What you are asked to do » Which lines run from the first one up to and including the one with "return [middle +"? Print exactly those.

Given material »
┌──

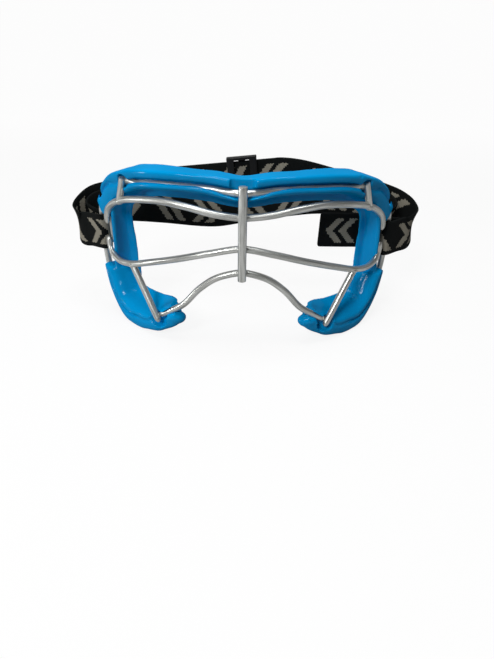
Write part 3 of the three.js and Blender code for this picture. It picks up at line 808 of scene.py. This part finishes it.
def browOutline(spot):  # the brow's section, as places above the wire and before it
    g = gasket
    outer = g["browOuter"] * tableAt(g["browOuterAt"], spot)
    inner = g["browInner"] * tableAt(g["browInnerAt"], spot)
    rise = g["browTopRise"] * tableAt(g["browRiseAt"], spot)
    groove, seam = g["groove"] * tableAt(g["grooveAt"], spot), tableAt(g["browSeamAt"], spot)
    low, high, floor = seam - groove, seam + groove, tableAt(g["browFloorAt"], spot)
    front, back, soft, edge = g["lipFront"], -g["browDepth"], g["lipRound"], g["lipEdge"]
    tip = -inner - g["browFlange"] * tableAt(g["browFlangeAt"], spot)
    shelf = back + g["browFlangeThickness"]
    return softened([
        (high, front - edge * 2), (high + edge, front - edge / 2),
        ((high + outer) / 2, front + 0.3), (outer - g["ridge"], front), (outer, front - g["ridge"]),
        (outer + rise * 0.7, back / 2), (outer + rise, back + soft), (outer + rise - soft, back),
        (0, back), (tip + soft / 2, back), (tip, back + soft / 2), (tip, shelf),
        (-inner + soft / 2, shelf + soft / 2), (-inner, -soft), (-inner, front - soft * 1.4),
        (-inner + soft, front - soft / 3), ((low - inner) / 2, front + 0.4),
        (low - edge, front), (low, front - edge), (low, floor), (high, floor),
    ])


def domedRing(ring, toEnd, end):  # draws a section in towards its middle where a moulding ends
    first, reach = end
    middle = np.mean(ring, axis=0)
    return [middle + (p - middle) * dome(toEnd + first, reach, least=0.01) for p in ring]


def browLoft(route):
    rings = []
    for share in np.linspace(0, 1, gasket["browRings"]):
        spot = abs(2 * share - 1)
        point, along, front, out = frameOn(route, share)
        point = point + out * tableAt(gasket["browAsideAt"], spot)
        ring = [point + out * o + front * f for o, f in browOutline(spot)]
        toEnd = min(share, 1 - share) * route.length
        rings.append(domedRing(ring, toEnd, gasket["browEnd"]))
    return loft("brow", rings)


def byPlace(route, t):  # a point at a share of a route's places, not of its length
    k = min(max(t, 0.0), 1.0) * (len(route.dense) - 1)
    return np.array([np.interp(k, range(len(route.dense)), route.dense[:, c]) for c in range(3)])


cheekRoute, *wallRoutes = [Route([place(share) for share in gasket[key]])
                           for key in ("cheekRoute", "wallFront", "wallFace")]


def wallFrame(t, side):  # the wall's front and face edges there, its directions and its rim
    aside = np.array([tableAt(gasket["rightAsideAt"], t) if side > 0 else 0.0, 0, 0])
    a, b = [byPlace(route, t) + aside for route in wallRoutes]
    tangent = unit(byPlace(wallRoutes[0], t + 0.004) - byPlace(wallRoutes[0], t - 0.004))
    across = unit(b - a)
    inward = unit(np.cross(across, tangent))
    rimWay = unit(across * gasket["rimLean"] + inward)
    rimBack = unit(across - inward * gasket["rimLean"])
    rim = b + rimWay * gasket["rimReach"] * tableAt(gasket["rimAt"], t)
    return a, b, across, inward, rimWay, rimBack, rim


def wallLoft(side):  # down the temple, hollow between its front edge and its rim
    half, thin = gasket["wall"] / 2, gasket["rim"] / 2
    rings = []
    for t in np.linspace(0, gasket["wallEnd"], gasket["wallRings"]):
        a, b, across, inward, rimWay, rimBack, rim = wallFrame(t, side)
        middle, thick, over = (a + b) / 2, inward * half, across * half
        ring = softened([
            a + thick * 1.1, a + across * 2.2 + thick * 0.7,
            middle + inward * (half - gasket["wallHollow"]),
            b + thick * 0.4 - over * 0.9, b + thick - over * 0.9,
            rim - rimBack * thin - rimWay * 0.4, rim + rimWay * thin * 0.7,
            rim + rimBack * thin - rimWay * 0.4, b + over + thick, b + over - thick * 0.5,
            b - thick, middle - thick, a - thick, a - over,
        ])
        rings.append([onSide(p, side) for p in ring])
    return loft("wall", rings)


def cheekLoft(side):  # the outer lip, the groove and the pad's surface from it to the rim
    g = gasket
    front, depth, soft, lip = g["lipFront"], g["cheekDepth"], g["lipRound"], g["lipEdge"]
    rings = []
    for share in np.linspace(0, 1, g["cheekRings"]):
        point, along, ahead, out = frameOn(cheekRoute, share)
        wallSpot = g["cheekStart"] + (1 - g["cheekStart"]) * share
        *_, rimWay, rimBack, rim = wallFrame(wallSpot, side)
        at = lambda o, f: point + out * o + ahead * f
        outer = g["cheekOuter"] * tableAt(g["cheekOuterAt"], share)
        groove = g["groove"] * tableAt(g["cheekGrooveAt"], share)
        seam, floor = tableAt(g["cheekSeamAt"], share), tableAt(g["cheekFloorAt"], share)
        low, high = seam - groove, seam + groove
        edge, back, under = at(low - lip, front), at(-soft, -depth), rim + rimBack * g["cheekBack"]
        swellWay = unit(ahead + [0.0, -1.0, 0.0]) * tableAt(g["cheekBulgeAt"], share)
        pad = [edge + (rim - edge) * k + swellWay * swell for k, swell in g["padSurface"]]
        ring = softened([
            at(high, front - lip), at(high + lip, front), at((outer + high) / 2, front),
            at(outer - soft, front - soft / 2), at(outer, front - soft * 2),
            at(outer - soft * 0.6, -depth / 2), at(soft, -depth), back, (back + under) / 2, under,
            rim + rimBack * 1.2 + rimWay * 0.4, rim, *pad[::-1], edge,
            at(low, front - lip), at(low, floor), at(high, floor),
        ])
        toEnd = min(share, 1 - share) * cheekRoute.length
        ring = domedRing(ring, toEnd, g["cheekEnd"])
        rings.append([onSide(p, side) for p in ring])
    return loft("cheek", rings)


def ball(centre, sizes, power=2):  # a higher power squares the ball up
    def build(bm):
        bmesh.ops.create_uvsphere(bm, u_segments=48, v_segments=30, radius=1.0)
        for vert in bm.verts:
            vert.co /= sum(abs(c) ** power for c in vert.co) ** (1 / power)
        bmesh.ops.scale(bm, vec=Vector(sizes) / 1000, verts=bm.verts)
        bmesh.ops.translate(bm, vec=Vector(toWorld(centre)), verts=bm.verts)
    return edited(linked("ball", bpy.data.meshes.new("ball")), build)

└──

Answer to this problem »
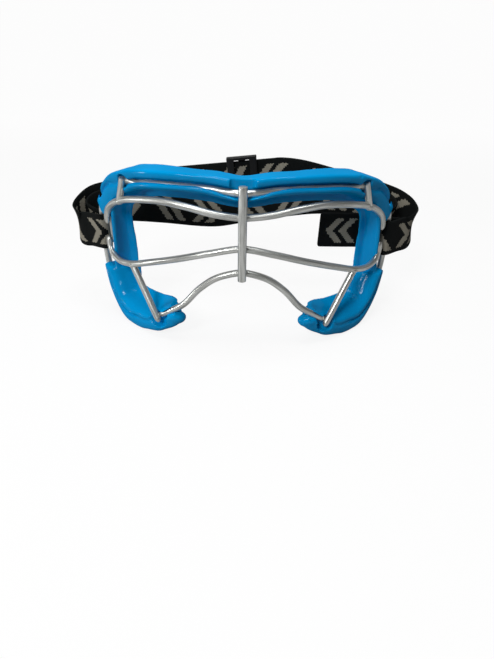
Write part 3 of the three.js and Blender code for this picture. It picks up at line 808 of scene.py. This part finishes it.
def browOutline(spot):  # the brow's section, as places above the wire and before it
    g = gasket
    outer = g["browOuter"] * tableAt(g["browOuterAt"], spot)
    inner = g["browInner"] * tableAt(g["browInnerAt"], spot)
    rise = g["browTopRise"] * tableAt(g["browRiseAt"], spot)
    groove, seam = g["groove"] * tableAt(g["grooveAt"], spot), tableAt(g["browSeamAt"], spot)
    low, high, floor = seam - groove, seam + groove, tableAt(g["browFloorAt"], spot)
    front, back, soft, edge = g["lipFront"], -g["browDepth"], g["lipRound"], g["lipEdge"]
    tip = -inner - g["browFlange"] * tableAt(g["browFlangeAt"], spot)
    shelf = back + g["browFlangeThickness"]
    return softened([
        (high, front - edge * 2), (high + edge, front - edge / 2),
        ((high + outer) / 2, front + 0.3), (outer - g["ridge"], front), (outer, front - g["ridge"]),
        (outer + rise * 0.7, back / 2), (outer + rise, back + soft), (outer + rise - soft, back),
        (0, back), (tip + soft / 2, back), (tip, back + soft / 2), (tip, shelf),
        (-inner + soft / 2, shelf + soft / 2), (-inner, -soft), (-inner, front - soft * 1.4),
        (-inner + soft, front - soft / 3), ((low - inner) / 2, front + 0.4),
        (low - edge, front), (low, front - edge), (low, floor), (high, floor),
    ])


def domedRing(ring, toEnd, end):  # draws a section in towards its middle where a moulding ends
    first, reach = end
    middle = np.mean(ring, axis=0)
    return [middle + (p - middle) * dome(toEnd + first, reach, least=0.01) for p in ring]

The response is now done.